The organizations I support save lives and alleviate some of the most unimaginable and horrific suffering on this planet, both human and nonhuman. In one movie for which I was an Executive Producer, “Not My Life,” a film about the horrors of human trafficking, there was a scene wherein a human rights activist stated something to the effect of, “How can I live a good life while there are people enduring so much suffering.” That statement has haunted me for more than 10 years. Every time I want to spend money for material goods or expensive trips, I think about that statement and try to evaluate whether or not it is actually moral for me to spend the moneys.
While over the years, I’ve downsized significantly — my current home is one-fifth the size and on a quarter acre, and I now have only one car, a Toyota Rav4 — I still struggle with finding that balance on personal consumption. It’s only recently that I have come to realize that this struggle is a healthy one, and something that almost certainly will be with me for the remainder of my life.
If you had a friend visiting you, what are some of the local spots you’d want to take them around to?

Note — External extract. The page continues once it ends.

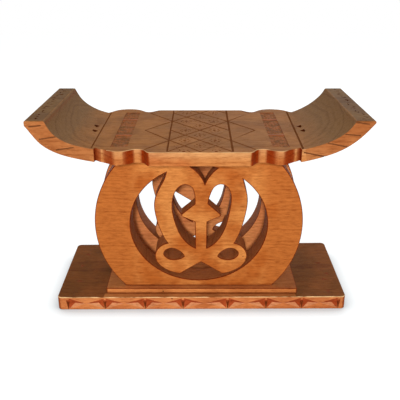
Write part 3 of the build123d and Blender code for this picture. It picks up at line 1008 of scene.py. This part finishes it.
class STOOL_OT_stage(bpy.types.Operator):
    """Set up the floor, the soft lights and the camera"""

    bl_idname = "stool.stage"
    bl_label = "Stage"

    def execute(self, context):
        stage = context.scene.stool_stage
        scene = context.scene
        scene.view_settings.view_transform = "Standard"
        self.light_room(scene, stage)
        self.lay_floor(stage)
        for (name, place, size), power in zip(LIGHTS, (stage.key_power, stage.fill_power)):
            lamp = bpy.data.lights.new(name, "AREA")
            lamp.shape = "DISK"
            lamp.size = size
            lamp.energy = power
            light = bpy.data.objects.new(name, lamp)
            scene.collection.objects.link(light)
            light.location = place
            light.rotation_euler = (Vector(LIT_POINT) - light.location).to_track_quat("-Z", "Y").to_euler()
        lens = bpy.data.cameras.new("camera")
        lens.lens = LENS
        lens.sensor_width = SENSOR
        camera = bpy.data.objects.new("camera", lens)
        scene.collection.objects.link(camera)
        camera.location = CAMERA_PLACE
        camera.rotation_euler = (math.radians(90 - CAMERA_DOWN), 0, 0)
        scene.camera = camera
        return {"FINISHED"}

    def light_room(self, scene, stage):
        """An even light all round."""
        world = bpy.data.worlds.new("Even_room")
        scene.world = world
        tree = empty_tree(world)
        room = node(tree, "Background", {"Color": (1, 1, 1, 1), "Strength": stage.room_light})
        white = node(tree, "Background", {"Color": (1, 1, 1, 1), "Strength": 1.0})
        node(tree, "OutputWorld", {"Surface": background_seen(tree, room, white)})

    def lay_floor(self, stage):
        """A matt white board, which glows to white but for the shadow next to the stool."""
        bpy.ops.object.select_all(action="DESELECT")
        bpy.ops.mesh.primitive_plane_add(size=stage.floor_size, location=(0, 0, -FLOOR_DROP))
        floor = bpy.context.active_object
        floor.name = "studio_floor"
        material = bpy.data.materials.new("Matt_white_board")
        tree = empty_tree(material)
        board = node(tree, "BsdfDiffuse", {"Color": opaque(linear("#E7E7E7"))})
        shadow = node(tree, "BsdfDiffuse", {"Color": opaque(linear("#ACB5B8"))})
        near = node(tree, "AmbientOcclusion", {"Distance": SHADOW_REACH}, samples=16)
        lit = node(tree, "MapRange",
                   {"Value": near.outputs["AO"], "From Min": 0.6, "To Min": 0.35, "To Max": 0.82})
        glow = node(tree, "Emission", {"Color": (1, 1, 1, 1), "Strength": lit})
        pale = node(tree, "AddShader", {0: shadow, 1: glow})
        node(tree, "OutputMaterial", {"Surface": background_seen(tree, board, pale)})
        add_materials(floor, material)


# --------------------------------------------------------------------- add-on
class STOOL_PT_panel(bpy.types.Panel):
    """Lists the stool's settings and the steps that make it"""

    bl_idname = "STOOL_PT_panel"
    bl_label = "Carved stool"
    bl_space_type = "VIEW_3D"
    bl_region_type = "UI"
    bl_category = "Stool"

    def draw(self, context):
        for operator, settings in STEPS:
            self.layout.operator(operator.bl_idname)
            group = getattr(context.scene, settings)
            for key in type(group).__annotations__:
                self.layout.prop(group, key)


# Each step with the settings that it reads; all but the stage read the wood's too.
STEPS = ((STOOL_OT_seat, "stool_seat"), (STOOL_OT_panels, "stool_panel"), (STOOL_OT_base, "stool_base"),
         (STOOL_OT_joinery, "stool_wood"), (STOOL_OT_stage, "stool_stage"))
GROUPS = {"stool_wood": WoodSettings, "stool_seat": SeatSettings, "stool_panel": PanelSettings,
          "stool_base": BaseSettings, "stool_stage": StageSettings}


def register():
    for kind in GROUPS.values():
        bpy.utils.register_class(kind)
    for name, kind in GROUPS.items():
        setattr(bpy.types.Scene, name, PointerProperty(type=kind))
    for operator, _ in STEPS:
        bpy.utils.register_class(operator)
    bpy.utils.register_class(STOOL_PT_panel)


def unregister():
    bpy.utils.unregister_class(STOOL_PT_panel)
    for operator, _ in reversed(STEPS):
        bpy.utils.unregister_class(operator)
    for name in GROUPS:
        delattr(bpy.types.Scene, name)
    for kind in reversed(list(GROUPS.values())):
        bpy.utils.unregister_class(kind)


def main():
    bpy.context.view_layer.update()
    register()
    bpy.ops.stool.seat()
    bpy.ops.stool.panels()
    bpy.ops.stool.base()
    bpy.ops.stool.joinery()
    bpy.ops.stool.stage()


if __name__ == "__main__":
    main()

There are people who eat to live, and others who live to eat. I’m a foodie and definitely in the latter category. Los Angeles, and especially the West Hollywood area where I live, is home to some of the best vegan restaurants in the world. Among my favorites are Crossroads Kitchen, Pura Vita, Nic’s on Beverly, Plant Food & Wine, SunCafe, and Vegan Glory.
I also love live music, especially Broadway musicals. So, if there’s an amazing play in town, that will be on the agenda. I recently discovered “Broadway at the Bourbon Room,” and look forward to attending many of their future events.
As to the obligatory beach walk, Zuma Beach in Malibu is my favorite.
Who else deserves some credit and recognition?
My initial plan had been to make my private foundation one that would continue for generations. After coming across a book about the life of Chuck Feeney, “The Billionaire Who Wasn’t,” I began rethinking my approach and soon decided to spend down my assets and those of my foundation during my lifetime. Thus, I want to thank Chuck Feeney for having inspired me to rethink my approach.
I also came across a TED talk by philosopher Peter Singer on “Effective Altruism.” It was inspirational to learn that there was now a name for the approach I had been taking to my life and philanthropy. I thank Peter Singer for his efforts to bring attention to this vital approach to philanthropy.
In my philanthropic work, I’ve come across some of the most amazing and inspirational humans on the planet. These thought leaders and activists work tirelessly to make the world a better place. Their spirit and dedication gives me hope for humanity.